■ **Stored data**:
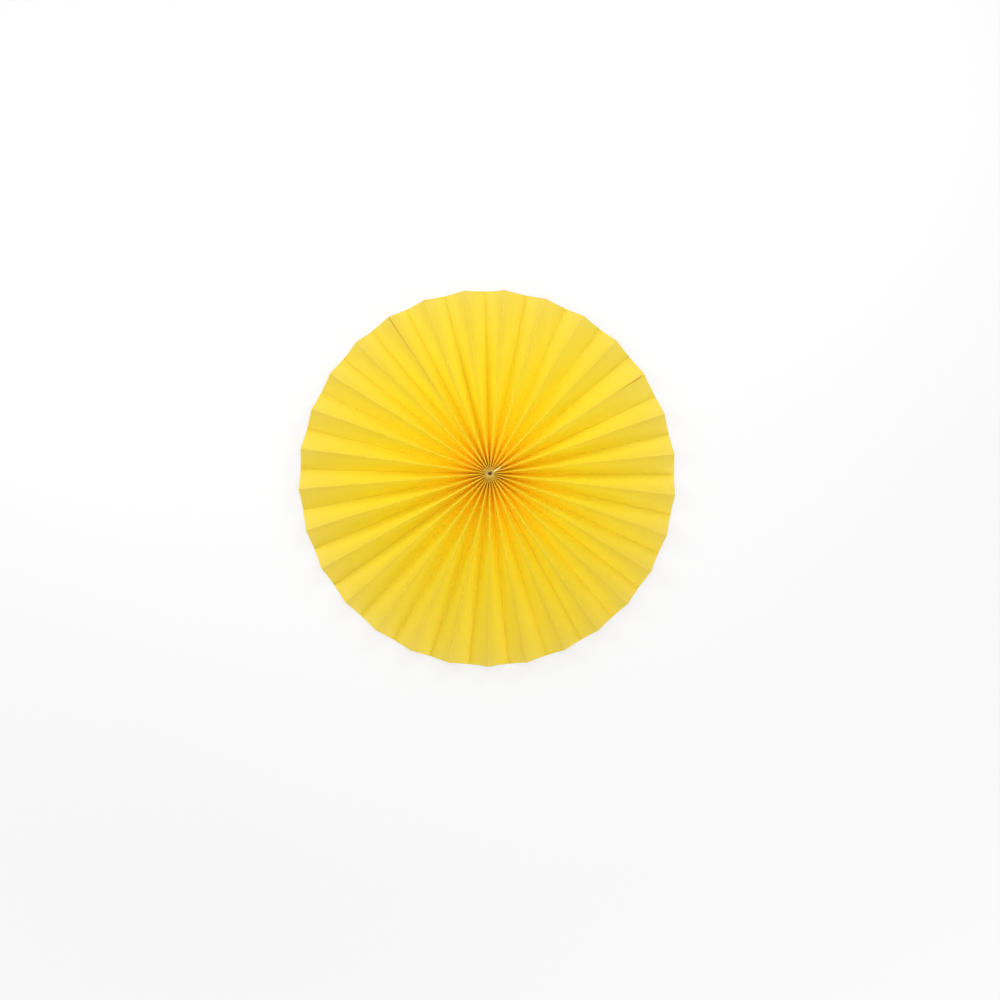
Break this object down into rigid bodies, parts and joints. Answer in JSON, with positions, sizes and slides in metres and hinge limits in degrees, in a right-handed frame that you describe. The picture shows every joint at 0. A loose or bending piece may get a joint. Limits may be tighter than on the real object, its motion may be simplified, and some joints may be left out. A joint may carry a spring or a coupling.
{
  "type": "paper fan rosette",
  "caption": "Round accordion-folded paper fan rosette, pleats meeting at a small centre hole, sheets glued and taped into a full circle.",
  "frame": {"origin": "on the hub's axis, at the back of the hub, level with the valley folds that the rosette rests on", "axes": "+Z is the way the front faces, up as it lies; +Y is the top of the pictured view and +X its right"},
  "size_m": [0.3497, 0.35, 0.0256],
  "materials": {
    "yellow_paper": "smooth matt coloured paper, about 120 grams per square metre",
    "clear_tape": "thin milky double-sided tape",
    "cotton_thread": "pale waxed cotton thread"
  },
  "bodies": {
    "root": {"folded_sheet_1": "yellow_paper", "folded_sheet_2": "yellow_paper", "folded_sheet_3": "yellow_paper", "folded_sheet_4": "yellow_paper", "closing_tape": "clear_tape", "binding_thread": "cotton_thread"}
  },
  "joints": []
}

■ **Written task**: Reproduce the listing above word for word.

■ **Correct answer**:
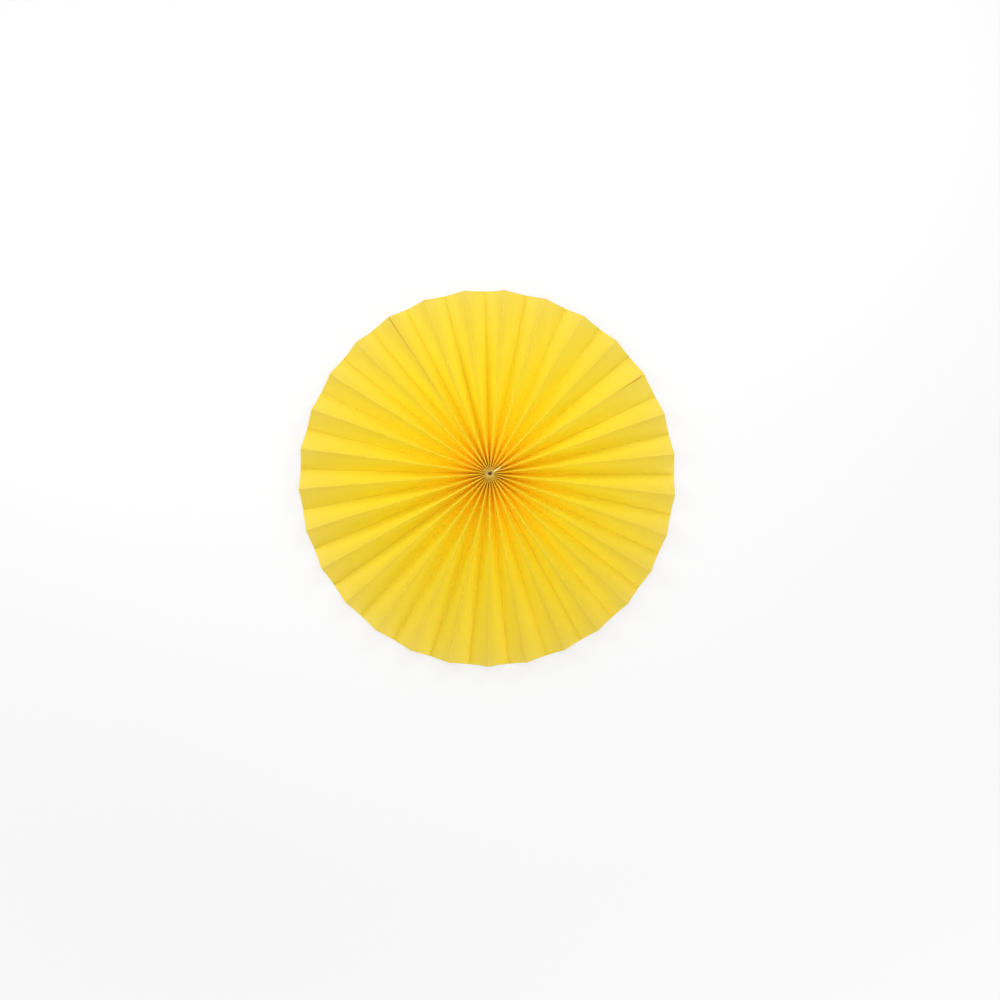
Break this object down into rigid bodies, parts and joints. Answer in JSON, with positions, sizes and slides in metres and hinge limits in degrees, in a right-handed frame that you describe. The picture shows every joint at 0. A loose or bending piece may get a joint. Limits may be tighter than on the real object, its motion may be simplified, and some joints may be left out. A joint may carry a spring or a coupling.
{
  "type": "paper fan rosette",
  "caption": "Round accordion-folded paper fan rosette, pleats meeting at a small centre hole, sheets glued and taped into a full circle.",
  "frame": {"origin": "on the hub's axis, at the back of the hub, level with the valley folds that the rosette rests on", "axes": "+Z is the way the front faces, up as it lies; +Y is the top of the pictured view and +X its right"},
  "size_m": [0.3497, 0.35, 0.0256],
  "materials": {
    "yellow_paper": "smooth matt coloured paper, about 120 grams per square metre",
    "clear_tape": "thin milky double-sided tape",
    "cotton_thread": "pale waxed cotton thread"
  },
  "bodies": {
    "root": {"folded_sheet_1": "yellow_paper", "folded_sheet_2": "yellow_paper", "folded_sheet_3": "yellow_paper", "folded_sheet_4": "yellow_paper", "closing_tape": "clear_tape", "binding_thread": "cotton_thread"}
  },
  "joints": []
}